After you get a response from the loss mitigation negotiator assigned to your short sale, realize it is not that person’s decision. Don’t yell at them, they are the messenger. Also, you will need their recommendation as the negotiations continue. If the lender wants more money, present it positively to the buyer, with the benefit that the buyer has the power to eliminate the biggest problem with the short sale i.e. if the buyer accepts this offer, the approval process for the lender is over and the buyer wins by getting the home they want.

If the buyer wants to give a counter offer to the lender’s counter offer, present it with some comparable values that support that price. The BPO price may be getting out of date, so if you have more current sales and homes that just went on the market, that will give the negotiator ammunition to persuade the investor or decision maker.

Part of a Realtor’s education in negotiation is that once you get an acceptance from the lender, do a “nibble”, a negotiating technique that gets you the one last part of the deal that you need. Say, with confidence, “Of course that includes a full release of the obligation for the seller.” One of the biggest benefits of a short sale is to get the entire debt off the seller’s back, so get a full release. Some people who provide Realtor training call this without recourse, which is adequate, but the real term you want is to be fully released from the balance of the debt.

If you do not get an approval from the lender that the buyer will accept, you still have accomplished getting a short sale file open and established a method of communication with the negotiator. See if you can persuade the negotiator to keep the file open so that you can directly submit another offer to her. This will dramatically shorten the time for a second review of the short sale.

Even if you did not get a deal accepted by the buyer, hopefully you have a price from the lender that they will accept in another short sale. Some lenders just give you a denial with no price, which is a ridiculous way to negotiate. If the price was so low that it did not merit a response, the whole short sale review process should not have started. After all the review work, get a price and try to put the short sale together. Getting an acceptable price greatly helps your negotiating with future buyers. Tell them they can get the benefit of a short review time and decrease the chance that another buyer will come along if they will just equal the price the lender wants. In other words, they win on the big issue of getting the lenders approval. Also, you can adjust the listing price accordingly, so you can get more showings and hopefully more offers.

Negotiating an “as is” sale is difficult in a short sale. Most buyer’s agents cannot handle that term. They get the buyer excited about all the horrible problems that the house could have, and wonder why you brought it up if there is not some horrendous problem. Some agents even ask if “as is” means they cannot do an inspection. Assure them you want them to do an inspection so the buyer knows the condition of the house. But, the seller has no money to fix anything in a short sale. The lender is already getting a short payment, so the lender does not want to pay to “upgrade” the house.

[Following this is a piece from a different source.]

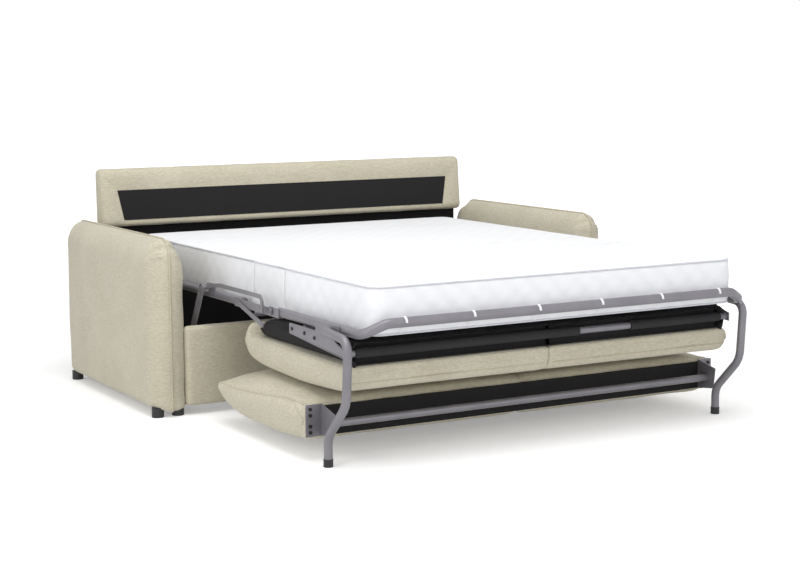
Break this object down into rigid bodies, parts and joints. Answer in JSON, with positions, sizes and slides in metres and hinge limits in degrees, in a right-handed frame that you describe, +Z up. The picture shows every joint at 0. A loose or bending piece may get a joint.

In most short sales, you can accomplish “as is” using gradual persuasion. A tug boat cannot move a supertanker in one huge push. It does it with slow, gradual nudges. Tell the buyers agent that the lender will probably insist on an “as is” sale, but you will see what you can do. This gets the buyer startiing to accept this term, but without the image that the seller has no confidence in the quality of the house. When the lender comes back with the requirement that it gets exactly the amount shown on the closing statement (HUD-1), you indicate that there are three choices. The buyer can take the house “as is” after doing an inspection. The buyer can pay more for the house to get the repairs paid for on the closing statement, because the seller has no money. Or, the buyer’s agent can kick in the money for the repairs. When the buyer’s agent and the buyer have three choices, no one is forcing them to take the property “as is.” They just select that choice as the best one for them in the short sale.

If you get multiple offers on a short sale, a smart buyer’s agent will put the “as is” term in their offer to make it more acceptable to the lender. The buyer’s agent will know that the mortgage lender wants to deal with an agent who knows how to close the sale, and who will not “nickle and dime” them after the contract is approved for a short pay. I have seen offers that are less money get accepted by banks because they have better terms, although it is usually because the buyer is paying all cash for the short sale home. So, if you represent a buyer, make the terms of the contract as easy as possible for the lender to approve.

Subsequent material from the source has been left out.